- Exercise: Copy out the listing exactly.

- Dataset section:
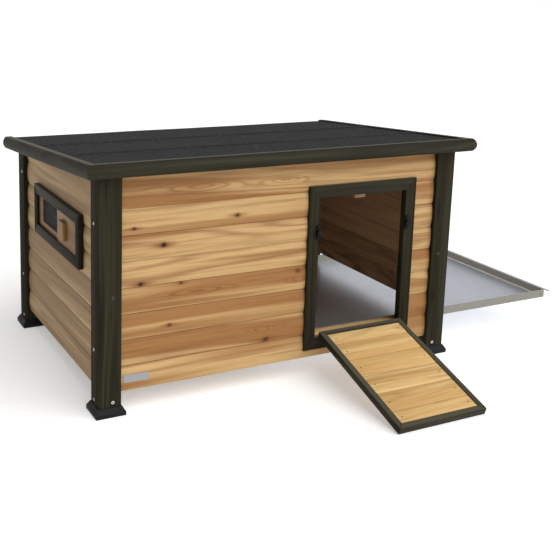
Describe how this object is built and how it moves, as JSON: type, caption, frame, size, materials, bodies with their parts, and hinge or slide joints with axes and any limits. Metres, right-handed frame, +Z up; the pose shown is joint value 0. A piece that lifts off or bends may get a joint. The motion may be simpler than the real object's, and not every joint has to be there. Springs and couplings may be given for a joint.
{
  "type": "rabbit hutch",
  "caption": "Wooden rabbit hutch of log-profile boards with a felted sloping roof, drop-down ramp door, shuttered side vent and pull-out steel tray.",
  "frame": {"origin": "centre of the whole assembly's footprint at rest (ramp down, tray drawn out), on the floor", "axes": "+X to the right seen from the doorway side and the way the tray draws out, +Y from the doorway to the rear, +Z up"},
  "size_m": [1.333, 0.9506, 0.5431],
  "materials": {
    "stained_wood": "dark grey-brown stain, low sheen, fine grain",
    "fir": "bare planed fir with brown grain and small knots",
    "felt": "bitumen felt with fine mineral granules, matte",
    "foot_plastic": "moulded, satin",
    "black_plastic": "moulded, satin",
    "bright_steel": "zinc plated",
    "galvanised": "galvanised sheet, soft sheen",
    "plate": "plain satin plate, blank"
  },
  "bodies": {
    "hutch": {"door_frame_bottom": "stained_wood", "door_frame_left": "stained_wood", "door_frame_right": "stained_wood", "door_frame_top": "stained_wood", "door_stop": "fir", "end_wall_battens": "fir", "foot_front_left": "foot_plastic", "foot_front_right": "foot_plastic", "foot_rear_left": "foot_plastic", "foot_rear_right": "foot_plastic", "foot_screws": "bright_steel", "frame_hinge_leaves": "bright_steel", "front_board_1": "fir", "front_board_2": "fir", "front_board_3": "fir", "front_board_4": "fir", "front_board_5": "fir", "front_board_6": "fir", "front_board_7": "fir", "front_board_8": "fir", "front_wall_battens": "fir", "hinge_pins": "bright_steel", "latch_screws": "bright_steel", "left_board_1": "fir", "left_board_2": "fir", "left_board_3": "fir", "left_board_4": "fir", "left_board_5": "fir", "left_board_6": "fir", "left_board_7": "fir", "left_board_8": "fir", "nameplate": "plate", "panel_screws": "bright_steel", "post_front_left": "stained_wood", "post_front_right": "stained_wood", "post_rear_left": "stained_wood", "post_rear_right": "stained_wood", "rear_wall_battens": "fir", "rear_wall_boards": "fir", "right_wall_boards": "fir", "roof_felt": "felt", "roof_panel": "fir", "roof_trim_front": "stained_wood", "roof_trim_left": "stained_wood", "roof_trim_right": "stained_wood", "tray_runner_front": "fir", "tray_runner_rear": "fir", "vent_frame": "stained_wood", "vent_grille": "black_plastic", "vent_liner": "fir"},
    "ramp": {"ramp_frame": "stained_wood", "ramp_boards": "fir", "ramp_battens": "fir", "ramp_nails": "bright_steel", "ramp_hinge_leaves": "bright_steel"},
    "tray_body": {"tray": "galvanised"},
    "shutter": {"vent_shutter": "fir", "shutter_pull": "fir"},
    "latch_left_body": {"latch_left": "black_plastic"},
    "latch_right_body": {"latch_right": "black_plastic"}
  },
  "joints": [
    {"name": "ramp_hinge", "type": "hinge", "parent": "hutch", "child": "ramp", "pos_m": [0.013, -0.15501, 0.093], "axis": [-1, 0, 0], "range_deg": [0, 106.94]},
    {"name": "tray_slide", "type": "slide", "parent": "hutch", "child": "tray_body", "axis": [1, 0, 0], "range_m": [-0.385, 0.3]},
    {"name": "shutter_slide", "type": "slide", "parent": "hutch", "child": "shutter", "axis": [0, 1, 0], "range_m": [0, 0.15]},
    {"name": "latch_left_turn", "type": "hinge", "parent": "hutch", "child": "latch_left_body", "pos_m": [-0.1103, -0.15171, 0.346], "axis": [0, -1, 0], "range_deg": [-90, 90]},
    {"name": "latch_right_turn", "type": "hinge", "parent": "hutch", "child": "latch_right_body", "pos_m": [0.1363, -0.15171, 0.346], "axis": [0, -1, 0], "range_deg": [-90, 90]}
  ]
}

- Problem solution:
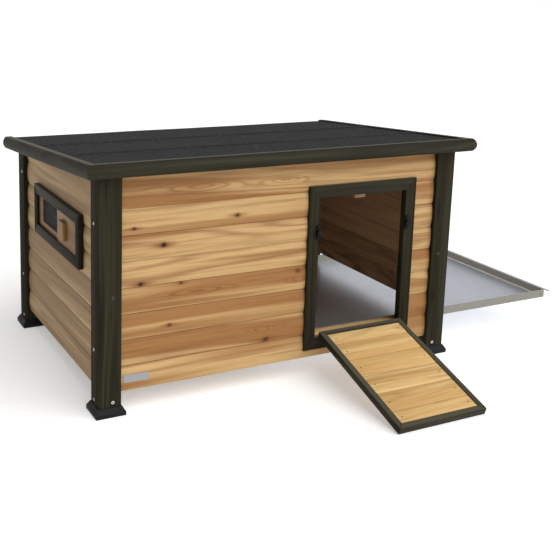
Describe how this object is built and how it moves, as JSON: type, caption, frame, size, materials, bodies with their parts, and hinge or slide joints with axes and any limits. Metres, right-handed frame, +Z up; the pose shown is joint value 0. A piece that lifts off or bends may get a joint. The motion may be simpler than the real object's, and not every joint has to be there. Springs and couplings may be given for a joint.
{
  "type": "rabbit hutch",
  "caption": "Wooden rabbit hutch of log-profile boards with a felted sloping roof, drop-down ramp door, shuttered side vent and pull-out steel tray.",
  "frame": {"origin": "centre of the whole assembly's footprint at rest (ramp down, tray drawn out), on the floor", "axes": "+X to the right seen from the doorway side and the way the tray draws out, +Y from the doorway to the rear, +Z up"},
  "size_m": [1.333, 0.9506, 0.5431],
  "materials": {
    "stained_wood": "dark grey-brown stain, low sheen, fine grain",
    "fir": "bare planed fir with brown grain and small knots",
    "felt": "bitumen felt with fine mineral granules, matte",
    "foot_plastic": "moulded, satin",
    "black_plastic": "moulded, satin",
    "bright_steel": "zinc plated",
    "galvanised": "galvanised sheet, soft sheen",
    "plate": "plain satin plate, blank"
  },
  "bodies": {
    "hutch": {"door_frame_bottom": "stained_wood", "door_frame_left": "stained_wood", "door_frame_right": "stained_wood", "door_frame_top": "stained_wood", "door_stop": "fir", "end_wall_battens": "fir", "foot_front_left": "foot_plastic", "foot_front_right": "foot_plastic", "foot_rear_left": "foot_plastic", "foot_rear_right": "foot_plastic", "foot_screws": "bright_steel", "frame_hinge_leaves": "bright_steel", "front_board_1": "fir", "front_board_2": "fir", "front_board_3": "fir", "front_board_4": "fir", "front_board_5": "fir", "front_board_6": "fir", "front_board_7": "fir", "front_board_8": "fir", "front_wall_battens": "fir", "hinge_pins": "bright_steel", "latch_screws": "bright_steel", "left_board_1": "fir", "left_board_2": "fir", "left_board_3": "fir", "left_board_4": "fir", "left_board_5": "fir", "left_board_6": "fir", "left_board_7": "fir", "left_board_8": "fir", "nameplate": "plate", "panel_screws": "bright_steel", "post_front_left": "stained_wood", "post_front_right": "stained_wood", "post_rear_left": "stained_wood", "post_rear_right": "stained_wood", "rear_wall_battens": "fir", "rear_wall_boards": "fir", "right_wall_boards": "fir", "roof_felt": "felt", "roof_panel": "fir", "roof_trim_front": "stained_wood", "roof_trim_left": "stained_wood", "roof_trim_right": "stained_wood", "tray_runner_front": "fir", "tray_runner_rear": "fir", "vent_frame": "stained_wood", "vent_grille": "black_plastic", "vent_liner": "fir"},
    "ramp": {"ramp_frame": "stained_wood", "ramp_boards": "fir", "ramp_battens": "fir", "ramp_nails": "bright_steel", "ramp_hinge_leaves": "bright_steel"},
    "tray_body": {"tray": "galvanised"},
    "shutter": {"vent_shutter": "fir", "shutter_pull": "fir"},
    "latch_left_body": {"latch_left": "black_plastic"},
    "latch_right_body": {"latch_right": "black_plastic"}
  },
  "joints": [
    {"name": "ramp_hinge", "type": "hinge", "parent": "hutch", "child": "ramp", "pos_m": [0.013, -0.15501, 0.093], "axis": [-1, 0, 0], "range_deg": [0, 106.94]},
    {"name": "tray_slide", "type": "slide", "parent": "hutch", "child": "tray_body", "axis": [1, 0, 0], "range_m": [-0.385, 0.3]},
    {"name": "shutter_slide", "type": "slide", "parent": "hutch", "child": "shutter", "axis": [0, 1, 0], "range_m": [0, 0.15]},
    {"name": "latch_left_turn", "type": "hinge", "parent": "hutch", "child": "latch_left_body", "pos_m": [-0.1103, -0.15171, 0.346], "axis": [0, -1, 0], "range_deg": [-90, 90]},
    {"name": "latch_right_turn", "type": "hinge", "parent": "hutch", "child": "latch_right_body", "pos_m": [0.1363, -0.15171, 0.346], "axis": [0, -1, 0], "range_deg": [-90, 90]}
  ]
}